You’ll find out how your thinking affects not only your health, but also your mind – leading to a greater sense of wellbeing, or not. You will also receive tips on how to change your thinking to move forward with your life.

How can changing your thoughts change your life?

It sounds so simple, yet it can feel so hard to do – ‘change your thoughts’.

Humans have thoughts and emotions: we analyse what happens around us, which makes it possible to plan ahead and move forward. These are things that distinguish us. Not everything we think may be the truth, because it can be affected by what we are feeling – our emotions. We can’t really disconnect the two – emotions and thoughts go hand-in-hand in our daily lives. However, it is important to keep them in balance. Both can impact our behaviour and hence, the actions we take.

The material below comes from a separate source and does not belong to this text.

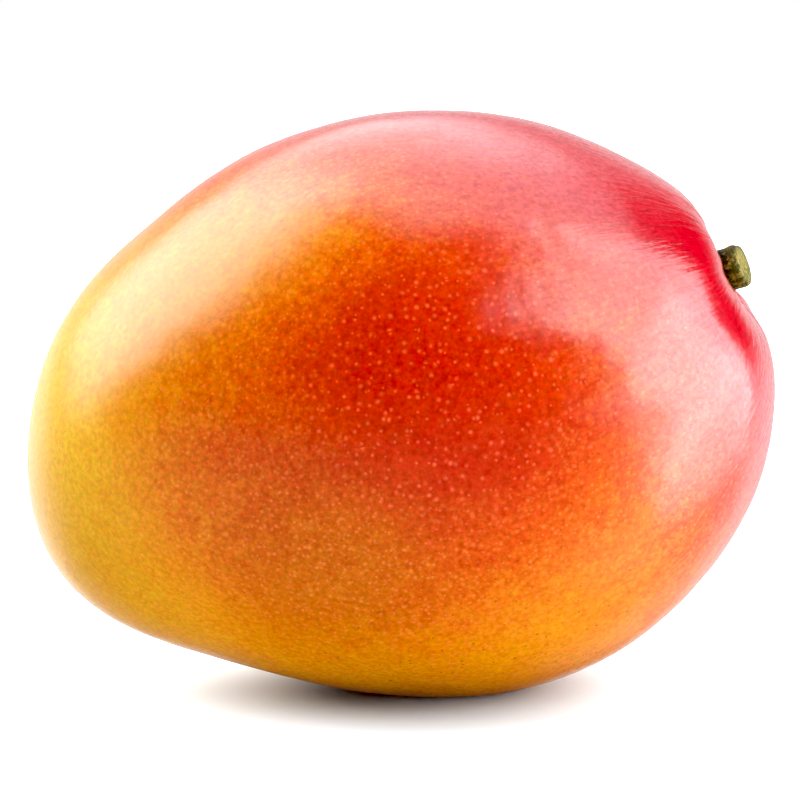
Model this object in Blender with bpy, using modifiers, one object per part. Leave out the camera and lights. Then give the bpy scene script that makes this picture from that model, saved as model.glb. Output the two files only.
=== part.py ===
"""A ripe mango lying on its side, with the short stub of stem that is left when it is picked.

Metres, +Z up. The stem end points to +X and slightly up, the two broad cheeks face -Y and +Y,
and the origin is in the flat spot that the fruit rests on, straight under its middle.
"""

import math

import bmesh
import bpy
from mathutils import Matrix, Vector

# The fruit's main form: an egg-shaped body, measured from its middle.
HALF_LENGTH = 0.0610
HALF_HEIGHT = 0.0458
HALF_THICKNESS = 0.0430
LONG_AXIS_RISE = 1.7
MIDDLE_HEIGHT = 0.0470
REST_BLEND = 0.0002

# Swellings and hollows of that body: the direction of the middle of each, as degrees round from
# +X towards +Z and degrees out towards +Y, its height as a share of the body's radius there,
# and its spread in degrees.
SWELLINGS = {
    "flatter back": (148.0, 0.0, -0.077, 32.0),
    "tip": (210.0, 0.0, 0.095, 21.8),
    "upper shoulder": (68.0, 0.0, 0.0135, 14.5),
    "belly": (291.5, 0.0, 0.069, 30.7),
    "resting side": (258.0, 0.0, 0.013, 9.0),
    "lower shoulder": (-1.0, 0.0, -0.055, 28.8),
    "near cheek's shoulder": (20.0, -26.0, 0.055, 20.0),
    "far cheek's shoulder": (20.0, 26.0, 0.055, 20.0),
    "stem pit": (23.0, 0.0, -0.062, 7.5),
}

# The saddle between the two shoulders, which is narrow lengthways and wide across the fruit.
SADDLE_AT = 21.0
SADDLE_DEPTH = 0.047
SADDLE_SPREAD = 9.0
SADDLE_SPREAD_ACROSS = 34.0

# Slow waves in the skin: the wave's direction and closeness, and its phase.
SKIN_WAVE_HEIGHT = 0.00012
SKIN_WAVES = (
    (Vector((7.0, 3.0, -5.0)), 0.6),
    (Vector((-4.0, 8.0, 6.0)), 2.1),
    (Vector((5.0, -6.0, 9.0)), 4.0),
)

# The fruit's mesh: lines run from the stem to the far tip, and rings lie closer near the stem.
LINES = 80
RINGS = 56
RING_CROWDING = 0.55

# The stub of stem. Its axis starts in the pit and leans towards the near cheek.
STEM_AT = 22.9
STEM_DIRECTION = Vector((0.92, -0.22, 0.32)).normalized()
STEM_ROOT_DEPTH = 0.0020
STEM_RADIUS = 0.0035
STEM_LENGTH = 0.0062
STEM_SIDES = 28
STEM_GAP = 0.0003


def side_direction(around, out=0.0):
    """The unit vector at these degrees round from +X towards +Z, and out towards +Y."""
    around, out = math.radians(around), math.radians(out)
    return Vector(
        (math.cos(around) * math.cos(out), math.sin(out), math.sin(around) * math.cos(out))
    )


def body_radius(direction):
    """The radius of the plain egg-shaped body in this direction."""
    rise = math.radians(LONG_AXIS_RISE)
    along = direction.x * math.cos(rise) + direction.z * math.sin(rise)
    up = direction.z * math.cos(rise) - direction.x * math.sin(rise)
    share = Vector((along / HALF_LENGTH, direction.y / HALF_THICKNESS, up / HALF_HEIGHT))
    return 1.0 / share.length


def swell(direction):
    """The share of the body's radius that the swellings and hollows add in this direction."""
    total = 0.0
    for around, out, height, spread in SWELLINGS.values():
        away = math.degrees(direction.angle(side_direction(around, out)))
        total += height * math.exp(-((away / spread) ** 2))
    around = math.degrees(math.atan2(direction.z, direction.x)) - SADDLE_AT
    around = (around + 180.0) % 360.0 - 180.0
    across = math.degrees(math.asin(max(-1.0, min(1.0, direction.y))))
    reach = (around / SADDLE_SPREAD) ** 2 + (across / SADDLE_SPREAD_ACROSS) ** 2
    return total - SADDLE_DEPTH * math.exp(-reach)


def skin_wave(direction):
    """How far the slow waves lift the skin in this direction."""
    waves = (math.sin(wave.dot(direction) + phase) for wave, phase in SKIN_WAVES)
    return SKIN_WAVE_HEIGHT * sum(waves)


def settle(height):
    """The height with everything below the table pressed flat, through a short smooth bend."""
    if height <= -REST_BLEND:
        return 0.0
    if height >= REST_BLEND:
        return height
    return (height + REST_BLEND) ** 2 / (4 * REST_BLEND)


def skin_point(direction):
    """The point of the fruit's skin in this direction from its middle."""
    radius = body_radius(direction) * (1 + swell(direction)) + skin_wave(direction)
    x, y, z = radius * direction
    return Vector((x, y, settle(z + MIDDLE_HEIGHT)))


def crowd(angle):
    """Moves a ring's angle from the stem, so that rings lie closer together round the stem."""
    return angle - RING_CROWDING * math.sin(angle) * (1 + math.cos(angle)) / 2


def link(name, mesh, collection, material=None):
    """A new object of this mesh in the collection."""
    made = bpy.data.objects.new(name, mesh)
    collection.objects.link(made)
    if material is not None:
        mesh.materials.clear()
        mesh.materials.append(material)
    return made


def make_fruit(collection, material):
    """The fruit: a sphere whose poles are the stem and the tip, with each point put on the skin."""
    mesh = bpy.data.meshes.new("fruit")
    made = bmesh.new()
    bmesh.ops.create_uvsphere(made, u_segments=LINES, v_segments=RINGS, radius=1.0)
    to_stem = Vector((0, 0, 1)).rotation_difference(side_direction(STEM_AT))
    for vertex in made.verts:
        flat = math.hypot(vertex.co.x, vertex.co.y)
        line = math.atan2(vertex.co.y, vertex.co.x)
        angle = crowd(math.atan2(flat, vertex.co.z))
        unit = Vector(
            (math.sin(angle) * math.cos(line), math.sin(angle) * math.sin(line), math.cos(angle))
        )
        vertex.co = skin_point(to_stem @ unit)
    made.to_mesh(mesh)
    made.free()
    mesh.shade_smooth()
    return link("fruit", mesh, collection, material)


def make_clearance(fruit, collection):
    """A hidden copy of the fruit, grown by the gap, which shapes the stem's foot."""
    mesh = fruit.data.copy()
    points = [vertex.co + vertex.normal * STEM_GAP for vertex in mesh.vertices]
    for vertex, point in zip(mesh.vertices, points, strict=True):
        vertex.co = point
    made = link("clearance", mesh, collection)
    made.hide_render = True
    made.display_type = "WIRE"
    return made


def stem_profile():
    """The stub's outline as (radius, height) points, from the middle of the cut face down."""
    r, top, root = STEM_RADIUS, STEM_LENGTH, -STEM_ROOT_DEPTH
    return (
        (0.0, top - 0.00035),
        (0.22 * r, top - 0.00030),
        (0.62 * r, top - 0.00008),
        (0.84 * r, top),
        (0.96 * r, top - 0.00035),
        (1.00 * r, top - 0.0011),
        (0.97 * r, 0.55 * top),
        (0.98 * r, 0.30 * top),
        (1.08 * r, 0.10 * top),
        (1.12 * r, 0.0),
        (1.12 * r, root),
        (0.0, root),
    )


def make_stem(clearance, helpers, collection, material):
    """The stub of stem: a turned outline, made a little uneven, with its foot cut to the pit."""
    outline = bpy.data.meshes.new("stem outline")
    points = [(radius, 0.0, height) for radius, height in stem_profile()]
    edges = [(n, n + 1) for n in range(len(points) - 1)]
    outline.from_pydata(points, edges, [])
    turned = link("turned stem", outline, helpers)
    screw = turned.modifiers.new("turn", "SCREW")
    screw.steps = screw.render_steps = STEM_SIDES
    screw.use_merge_vertices = True
    screw.merge_threshold = 0.00001
    graph = bpy.context.evaluated_depsgraph_get()
    mesh = bpy.data.meshes.new_from_object(turned.evaluated_get(graph))
    bpy.data.objects.remove(turned)

    for vertex in mesh.vertices:
        x, y, z = vertex.co
        around = math.atan2(y, x)
        lobes = 0.035 * math.cos(3 * around + 0.7) + 0.02 * math.cos(5 * around + 2.0)
        slant = 0.07 * x + 0.04 * y if z > 0.5 * STEM_LENGTH else 0.0
        vertex.co = Vector((x * (1 + lobes), y * (1 + lobes), z + slant))

    foot = skin_point(side_direction(STEM_AT))
    turn = Vector((0, 0, 1)).rotation_difference(STEM_DIRECTION)
    mesh.transform(Matrix.Translation(foot) @ turn.to_matrix().to_4x4())
    mesh.shade_smooth()
    stem = link("stem", mesh, collection, material)
    cut = stem.modifiers.new("foot", "BOOLEAN")
    cut.operation = "DIFFERENCE"
    cut.solver = "EXACT"
    cut.object = clearance
    return stem


def skin_material():
    material = bpy.data.materials.new("mango skin")
    material.use_nodes = True
    finish = material.node_tree.nodes["Principled BSDF"].inputs
    finish["Base Color"].default_value = (0.80, 0.13, 0.01, 1.0)
    finish["Roughness"].default_value = 0.35
    finish["Metallic"].default_value = 0.0
    return material


def stem_material():
    material = bpy.data.materials.new("green stem")
    material.use_nodes = True
    finish = material.node_tree.nodes["Principled BSDF"].inputs
    finish["Base Color"].default_value = (0.16, 0.17, 0.04, 1.0)
    finish["Roughness"].default_value = 0.8
    finish["Metallic"].default_value = 0.0
    return material


def clear_scene():
    for old in list(bpy.data.objects):
        bpy.data.objects.remove(old)


def new_collection(name):
    made = bpy.data.collections.new(name)
    bpy.context.scene.collection.children.link(made)
    return made


def main():
    clear_scene()
    parts = new_collection("mango")
    helpers = new_collection("cutters")
    fruit = make_fruit(parts, skin_material())
    clearance = make_clearance(fruit, helpers)
    make_stem(clearance, helpers, parts, stem_material())


main()
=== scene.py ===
import math

import bmesh
import bpy
import numpy as np
from mathutils import Matrix, Vector, noise


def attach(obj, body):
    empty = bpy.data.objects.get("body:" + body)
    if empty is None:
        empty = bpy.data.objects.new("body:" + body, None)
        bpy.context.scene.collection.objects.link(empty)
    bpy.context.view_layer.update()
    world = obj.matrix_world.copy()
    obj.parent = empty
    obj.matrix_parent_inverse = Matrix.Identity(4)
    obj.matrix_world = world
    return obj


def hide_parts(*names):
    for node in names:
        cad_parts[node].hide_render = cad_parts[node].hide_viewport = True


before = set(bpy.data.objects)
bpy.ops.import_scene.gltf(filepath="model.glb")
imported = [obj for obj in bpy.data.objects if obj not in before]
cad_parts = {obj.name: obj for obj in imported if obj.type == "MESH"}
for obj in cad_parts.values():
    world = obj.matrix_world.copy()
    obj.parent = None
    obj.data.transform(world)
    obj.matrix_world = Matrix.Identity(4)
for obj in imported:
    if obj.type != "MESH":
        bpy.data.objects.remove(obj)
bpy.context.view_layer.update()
print("frame loaded")


# small helpers for meshes and node trees

def addNode(tree, kind, inputs=None, **settings):
    made = tree.nodes.new(kind)
    for name, value in settings.items():
        setattr(made, name, value)
    for key, value in (inputs or {}).items():
        if isinstance(value, bpy.types.NodeSocket):
            tree.links.new(value, made.inputs[key])
        else:
            made.inputs[key].default_value = value
    return made


def calc(tree, operation, *values):
    return addNode(tree, "ShaderNodeMath", dict(enumerate(values)), operation=operation).outputs[0]


def times(tree, product, *factors):
    for factor in factors:
        product = calc(tree, "MULTIPLY", product, factor)
    return product


def addTo(tree, total, value, amount):
    return calc(tree, "MULTIPLY_ADD", value, amount, total)


def calcVector(tree, operation, *values):
    made = addNode(tree, "ShaderNodeVectorMath", dict(enumerate(values)), operation=operation)
    return made.outputs["Value" if operation in ("DISTANCE", "DOT_PRODUCT", "LENGTH") else "Vector"]


def parted(tree, vector):
    return addNode(tree, "ShaderNodeSeparateXYZ", {0: vector}).outputs


def blend(tree, factor, first, second, mode="MIX"):
    inputs = {0: factor, 6: first, 7: second}
    return addNode(tree, "ShaderNodeMix", inputs, data_type="RGBA", blend_type=mode).outputs[2]


def fade(tree, value, low, high, toLow=0.0, toHigh=1.0):
    inputs = {"Value": value, "From Min": low, "From Max": high, "To Min": toLow, "To Max": toHigh}
    return addNode(tree, "ShaderNodeMapRange", inputs, interpolation_type="SMOOTHSTEP").outputs[0]


def cloud(tree, vector, scale, detail, rough):
    inputs = {"Vector": vector, "Scale": scale, "Detail": detail, "Roughness": rough}
    return addNode(tree, "ShaderNodeTexNoise", inputs).outputs["Fac"]


def readAttribute(tree, name):
    return addNode(tree, "ShaderNodeAttribute", attribute_name=name).outputs["Vector"]


def newGroup(name, inputs, outputs):
    group = bpy.data.node_groups.new(name, "ShaderNodeTree")
    for label, kind, value in inputs:
        socket = group.interface.new_socket(label, in_out="INPUT", socket_type=kind)
        if value is not None:
            socket.default_value = value
    for label, kind in outputs:
        group.interface.new_socket(label, in_out="OUTPUT", socket_type=kind)
    return group, group.nodes.new("NodeGroupInput").outputs, group.nodes.new("NodeGroupOutput").inputs


def useGroup(tree, group, **inputs):
    return addNode(tree, "ShaderNodeGroup", inputs, node_tree=group).outputs


def newMaterial(name):
    material = bpy.data.materials.new(name)
    material.use_nodes = True
    material.node_tree.nodes.clear()
    return material, material.node_tree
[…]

For example, you may feel very emotional about a comment by your boss about a task assigned to you. He may have sounded irritated when he looked at it and you might take this up as a slight insult after all the extra hours you spent on the task and find yourself going over it in your mind again and again.

“Social pain appears to be hardwired in the brain and differs to physical pain” (Goleman, 2013)

The tone of voice used also appears to have a greater effect on us than the actual statement. If your boss’s tone in the above example was quite critical, it adds to re-living the experience over again.

You may beat yourself up internally with the familiar comments on your abilities proven right again, such as “I can’t do this job, there’s something wrong with my abilities for this job, I knew I would get it wrong!” Low self-confidence and self-esteem often go hand-in-hand. In a situation as described above, it may take a while before you can calm down your inner chatter. This can happen to any of us – and it does. Some just get over this quicker and more effectively. For others, it can even be a daily struggle.

We all need a pat on the back at times

Many of us received very little positive reinforcement during childhood – hardly ever any praise, which can affect us in adulthood. You can’t recognise your own accomplishments and often feel ‘I’m not good enough to receive this praise.’ You may also have feelings of inadequacy and shame undermining all you (try to) do. Or, you may have a fear of letting others down by making mistakes and find it hard to trust yourself. It’s easier to doubt yourself.

However, you may have learnt to hide these fears and trust issues, but they tend to creep up on you often especially when you need to feel secure and self-confident.

Lack of praise or recognition during childhood often leads to feelings of never being ‘good enough’. In addition, you may well tend to build walls around yourself to suppress your emotions. Our inner chatter, or the way we talk to ourselves, doesn’t stop and is not necessarily positive or supportive.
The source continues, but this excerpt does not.